- [Problem requirements] Up to and including the line containing "if empty is", please reproduce the lines of the listing below, starting from the top.

Dataset extract start

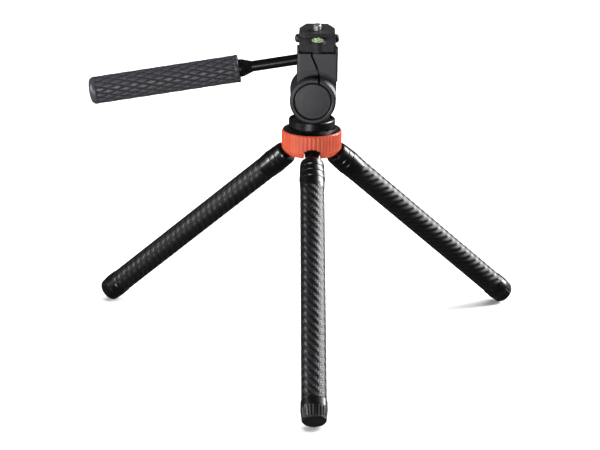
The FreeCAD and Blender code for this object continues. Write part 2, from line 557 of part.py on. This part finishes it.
def button_pieces():
    """Release buttons, one on each side: domed head, stem and coil spring stand-in."""
    face = PLATFORM_HALF_X
    seat = face - BUTTON_SEAT
    profile = [(0, SPRING_END), (BUTTON_STEM_R, SPRING_END), (BUTTON_STEM_R, seat), (BUTTON_R, seat),
               (BUTTON_R, face + 1.3), (3.45, face + 1.9), (3.0, face + 2.6), (2.2, face + 3.1),
               (1.2, face + 3.38), (0, face + 3.45)]
    button = turned(profile)
    spring = ring(BUTTON_STEM_R, 1.5, SPRING_START, SPRING_END)
    pieces = {}
    for name, side in (("left", -1), ("right", 1)):
        for key, shape in (("release_button_", button), ("button_spring_", spring)):
            sideways = placed(shape, Y, 90 * side, ORIGIN)
            sideways.translate(V(0, SCREW_Y, BUTTON_Z))
            pieces[key + name] = on_platform(sideways)
    return pieces


def main():
    os.makedirs("parts", exist_ok=True)
    pieces = {}
    pieces.update(hub_pieces())
    for name, azimuth in LEG_AZIMUTHS.items():
        for key, shape in leg_pieces().items():
            pieces["leg_%s_%s" % (name, key)] = spread(shape, azimuth)
    pieces.update(pan_pieces())
    pieces.update(tilt_pieces())
    pieces.update(handle_pieces())
    pieces.update(platform_pieces())
    pieces.update(plate_pieces())
    pieces.update(button_pieces())
    whole = Part.makeCompound(list(pieces.values())).optimalBoundingBox(False, False)
    shift = V(-(whole.XMin + whole.XMax) / 2, -(whole.YMin + whole.YMax) / 2, 0)
    for name, shape in pieces.items():
        shape.translate(shift)
        shape.exportStep("parts/%s.step" % name)
        print("%-22s %d solid(s) %9.1f mm3 %s" % (name, len(shape.Solids), shape.Volume, shape.isValid()))
    print("pieces", len(pieces))
    print("pan axis at x = %.4f, y = %.4f; lowest point %.4f, top %.4f"
          % (shift.x, shift.y, whole.ZMin, whole.ZMax))
    print("box", [round(v, 3) for v in (whole.XLength, whole.YLength, whole.ZLength)])


main()
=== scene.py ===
import json
import math

import bmesh
import bpy
from mathutils import Matrix, Vector


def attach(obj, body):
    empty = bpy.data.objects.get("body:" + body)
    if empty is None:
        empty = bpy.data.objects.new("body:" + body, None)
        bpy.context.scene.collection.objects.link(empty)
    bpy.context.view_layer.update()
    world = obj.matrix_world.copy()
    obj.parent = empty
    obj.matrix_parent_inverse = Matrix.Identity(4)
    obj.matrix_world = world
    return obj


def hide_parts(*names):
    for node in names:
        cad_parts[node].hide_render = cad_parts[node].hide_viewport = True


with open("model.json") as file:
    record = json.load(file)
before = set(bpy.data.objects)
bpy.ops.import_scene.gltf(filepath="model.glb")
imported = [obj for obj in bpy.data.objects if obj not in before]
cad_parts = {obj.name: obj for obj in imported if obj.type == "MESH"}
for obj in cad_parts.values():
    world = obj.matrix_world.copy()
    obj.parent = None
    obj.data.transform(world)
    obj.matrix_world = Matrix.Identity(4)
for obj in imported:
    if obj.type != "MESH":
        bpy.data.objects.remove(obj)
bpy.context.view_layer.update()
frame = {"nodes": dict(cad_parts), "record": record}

MM = 0.001
nodes = frame["nodes"]
joints = {j["name"]: j for j in frame["record"]["behaviour"]["joints"]}
LEGS = ("front", "right", "left")

# ---------------------------------------------------------------- places read from the frame
PAN_AXIS = Vector(joints["pan"]["pos_m"])
TILT_AXIS = Vector(joints["tilt"]["pos_m"])
HANDLE_FACE = Vector(joints["handle_twist"]["pos_m"])
HANDLE_OUT = Vector(joints["handle_twist"]["axis"]).normalized()

# ---------------------------------------------------------------- camera
VIEW_AZIMUTH = math.radians(-1.14)
VIEW_ELEVATION = math.radians(17.5)
VIEW_ROLL = math.radians(0.74)
VIEW_DISTANCE = 1.9385
VIEW_LENS = 138.2
LOOK_LEFT = 0.00879       # the view's middle is this far left of the pan axis
LOOK_HEIGHT = 0.10117


def make_camera():
    """A long lens a little above the head, looking down at the whole tripod."""
    right = Vector((math.cos(VIEW_AZIMUTH), math.sin(VIEW_AZIMUTH), 0))
    back = Vector((math.sin(VIEW_AZIMUTH) * math.cos(VIEW_ELEVATION),
                   -math.cos(VIEW_AZIMUTH) * math.cos(VIEW_ELEVATION), math.sin(VIEW_ELEVATION)))
    target = Vector((PAN_AXIS.x, PAN_AXIS.y, LOOK_HEIGHT)) - right * LOOK_LEFT
    data = bpy.data.cameras.new("camera")
    data.lens = VIEW_LENS
    data.sensor_width = 36
    data.clip_start = 0.05
    data.clip_end = 50
    camera = bpy.data.objects.new("camera", data)
    camera.rotation_mode = "QUATERNION"
    camera.location = target + back * VIEW_DISTANCE
    turn = (-back).to_track_quat("-Z", "Y").to_matrix() @ Matrix.Rotation(VIEW_ROLL, 3, "Z")
    camera.rotation_quaternion = turn.to_quaternion()
    bpy.context.collection.objects.link(camera)
    bpy.context.scene.camera = camera


make_camera()


# ---------------------------------------------------------------- pattern sizes, in millimetres
TUBE_RADIUS = 10.0
TWILL_BANDS = 6            # bands that wind round the tube side by side
TWILL_PITCH = 6.8
TWILL_RELIEF = 0.24
TOW_WIDTH = TWILL_PITCH / 4
GRIP_START = 48.4          # along the handle, from the block's face
GRIP_STOP = 167.2
GRIP_RADIUS = 11.35
GRIP_MAX_RADIUS = 11.6     # the flange at the grip's inner end
GRIP_BORE = 5.0
GRIP_STEP = 0.6
LOZENGE_LENGTH = 14.4
LOZENGES_AROUND = 14
SIDES_PER_LOZENGE = 14
GROOVE_DEPTH = 0.9
SCALE_TILT = 0.12          # how far one end of a scale stands above the other
GROOVE_SHARE = 0.24        # half of a groove's width, as a share of the pitch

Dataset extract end

- [Answer below]
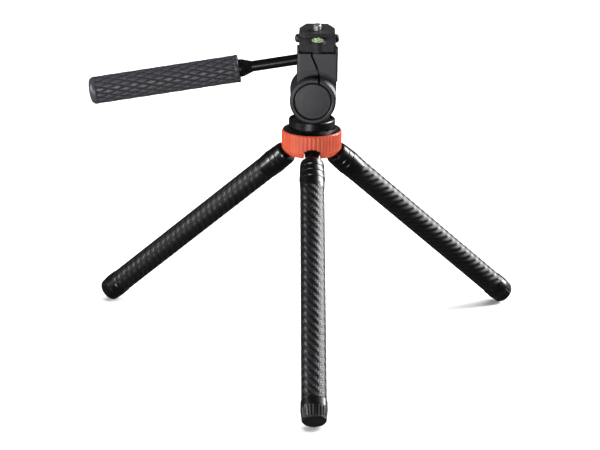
The FreeCAD and Blender code for this object continues. Write part 2, from line 557 of part.py on. This part finishes it.
def button_pieces():
    """Release buttons, one on each side: domed head, stem and coil spring stand-in."""
    face = PLATFORM_HALF_X
    seat = face - BUTTON_SEAT
    profile = [(0, SPRING_END), (BUTTON_STEM_R, SPRING_END), (BUTTON_STEM_R, seat), (BUTTON_R, seat),
               (BUTTON_R, face + 1.3), (3.45, face + 1.9), (3.0, face + 2.6), (2.2, face + 3.1),
               (1.2, face + 3.38), (0, face + 3.45)]
    button = turned(profile)
    spring = ring(BUTTON_STEM_R, 1.5, SPRING_START, SPRING_END)
    pieces = {}
    for name, side in (("left", -1), ("right", 1)):
        for key, shape in (("release_button_", button), ("button_spring_", spring)):
            sideways = placed(shape, Y, 90 * side, ORIGIN)
            sideways.translate(V(0, SCREW_Y, BUTTON_Z))
            pieces[key + name] = on_platform(sideways)
    return pieces


def main():
    os.makedirs("parts", exist_ok=True)
    pieces = {}
    pieces.update(hub_pieces())
    for name, azimuth in LEG_AZIMUTHS.items():
        for key, shape in leg_pieces().items():
            pieces["leg_%s_%s" % (name, key)] = spread(shape, azimuth)
    pieces.update(pan_pieces())
    pieces.update(tilt_pieces())
    pieces.update(handle_pieces())
    pieces.update(platform_pieces())
    pieces.update(plate_pieces())
    pieces.update(button_pieces())
    whole = Part.makeCompound(list(pieces.values())).optimalBoundingBox(False, False)
    shift = V(-(whole.XMin + whole.XMax) / 2, -(whole.YMin + whole.YMax) / 2, 0)
    for name, shape in pieces.items():
        shape.translate(shift)
        shape.exportStep("parts/%s.step" % name)
        print("%-22s %d solid(s) %9.1f mm3 %s" % (name, len(shape.Solids), shape.Volume, shape.isValid()))
    print("pieces", len(pieces))
    print("pan axis at x = %.4f, y = %.4f; lowest point %.4f, top %.4f"
          % (shift.x, shift.y, whole.ZMin, whole.ZMax))
    print("box", [round(v, 3) for v in (whole.XLength, whole.YLength, whole.ZLength)])


main()
=== scene.py ===
import json
import math

import bmesh
import bpy
from mathutils import Matrix, Vector


def attach(obj, body):
    empty = bpy.data.objects.get("body:" + body)
    if empty is None:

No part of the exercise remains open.